Sabato 20 aprile sarà celebrato il Record store Day, una giornata dedicata ai negozi di dischi indipendenti (non facenti parte di catene). Nei Paesi anglosassoni l'iniziativa è molto sentita, parecchi gruppi pubblicano delle edizioni speciali dei loro dischi che verranno vendute solo per questa iniziativa, e anche in Italia qualcuno partecipa. Si tratta di un'occasione per rivalutare i vecchi negozi, in un'epoca in cui è più comodo fare tutto via internet (non si tratta di un aut aut, w internet!).
Per celebrare questa giornata volevo condividere alcuni ricordi personali legati a tre negozi di dischi della periferia di Genova (Voltri, Pegli e Sestri) che oggi non ci sono più.
Dietro la Standa di via Sestri c'era un piccolo negozietto, che aveva sempre in vetrina le novità più interessanti. In realtà la maggior parte dei dischi che si trovavano dentro Discanto erano cd in offerta, 19.900 lire. Nonostante non fosse molto grande, non mi metteva disagio stare lì anche una mezzoretta a sfogliare i cd e a vedere se riconoscevo in quei titoli qualcosa di cui avevo letto sulle riviste o di cui mi aveva parlato qualcuno. Lì ho comprato il mio primo cd singolo (Don't look back in anger) e lì una volta ho trovato un catalogo dei dischi in offerta. In questo piccolo librettino si elencavano molti nomi importanti, di cui avevo sentito molto parlare e di cui immaginavo la musica, anche se in realtà non ne avevo mai sentito una nota. Credevo veramente che alcuni dischi potessero cambiarti la vita, e allora affidare questo cambiamento a dischi fatti da gente che aveva avuto delle vite tragiche non mi sembrava consigliabile. Ero intimorito ma anche attratto dai Velvet Underground e dai Joy Division; i primi, da quel che ne sapevo, erano stati i padri ispiratori del punk, parlavano tranquillamente di droghe pesanti, di sadomaso e di violenza, nel gruppo avevano un violino e facevano caos. Avevo sentito dire che all'epoca in pochi avevano comprato il loro primo disco, ma quei pochi avevano tutti fondato un gruppo. I Joy Division invece erano la conseguenza della delusione seguita all'esplosione del punk: lenti, funerei, il cantante era un mezzo nazista che si era ucciso.
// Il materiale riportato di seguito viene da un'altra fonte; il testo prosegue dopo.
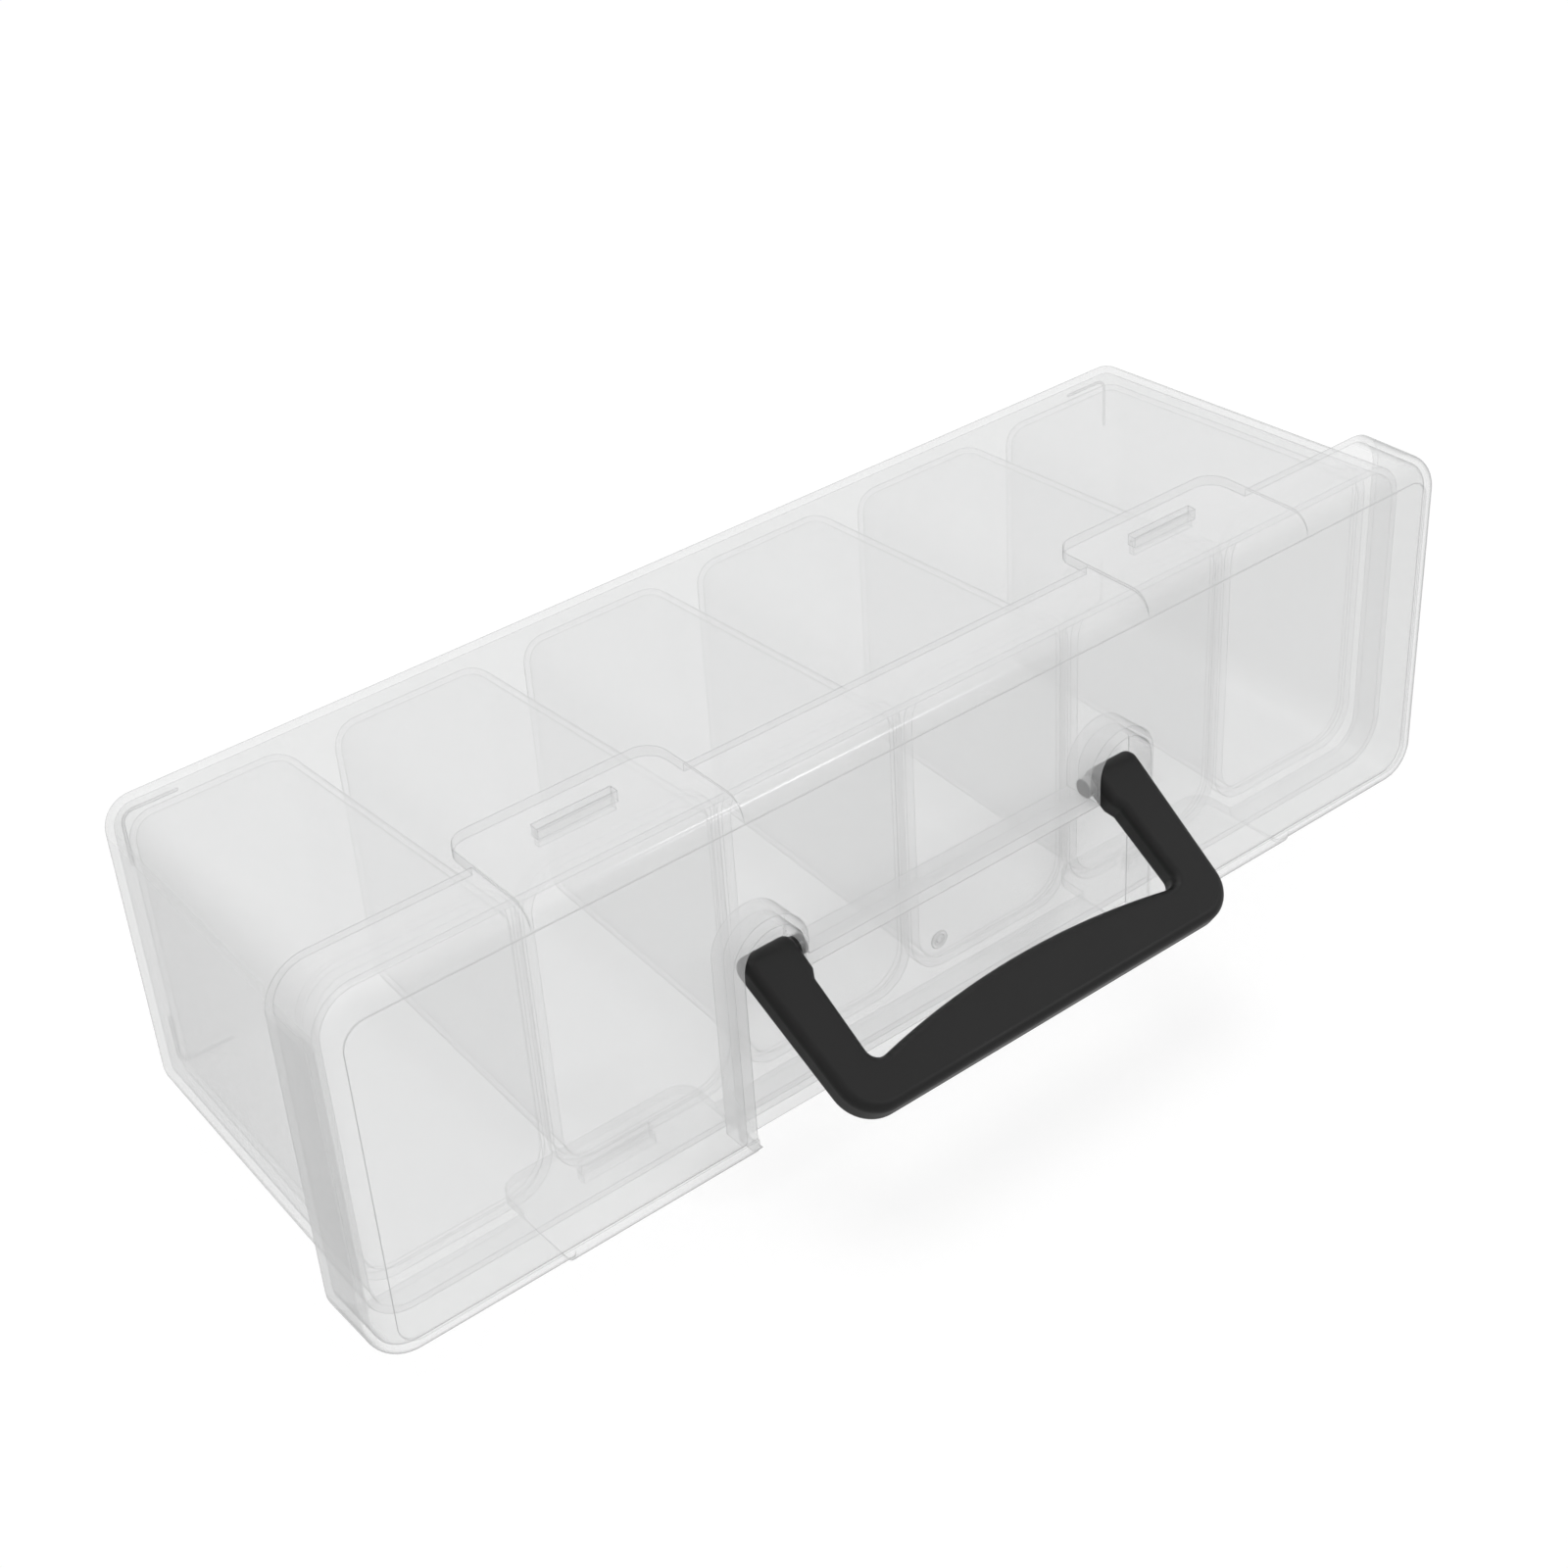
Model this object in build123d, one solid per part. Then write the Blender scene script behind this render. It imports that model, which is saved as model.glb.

Dopo qualche settimana di tentennamenti optai per tornare a Sestri a prendere The Velvet Underground & Nico, il disco con la banana. Non c'erano i testi, ma sapevo bene che Heroin parlava di eroina, Venus in furs di sesso sadomaso e I'm waiting for the man di spaccio; tuttavia non mi sembrava che la musica fosse punk, era una nenia poco esaltante, oltretutto il cd era pure masterizzato male: se alzavi troppo il volume la voce, la chitarra e la viola (scoprii presto che non si trattava di un violino) gracchiavano.
All'inizio percepivo l'energia solo in Run, run, run e nella finale European Son; mi ci vollero diversi ascolti per capire il ritmo di Heroin, la paranoia di Sunday Morning e tutti i gioielli che si trovavano in quella quarantina scarsa di minuti.
Ero diventato fiducioso nel comprare un disco a scatola chiusa, solo perché ne avevo sentito parlare bene. Così durante le passeggiate in via Sestri, tante volte deviavo ed entravo in quel negozio, a immaginare la musica di artisti che avrei ascoltato effettivamente mesi o anni dopo.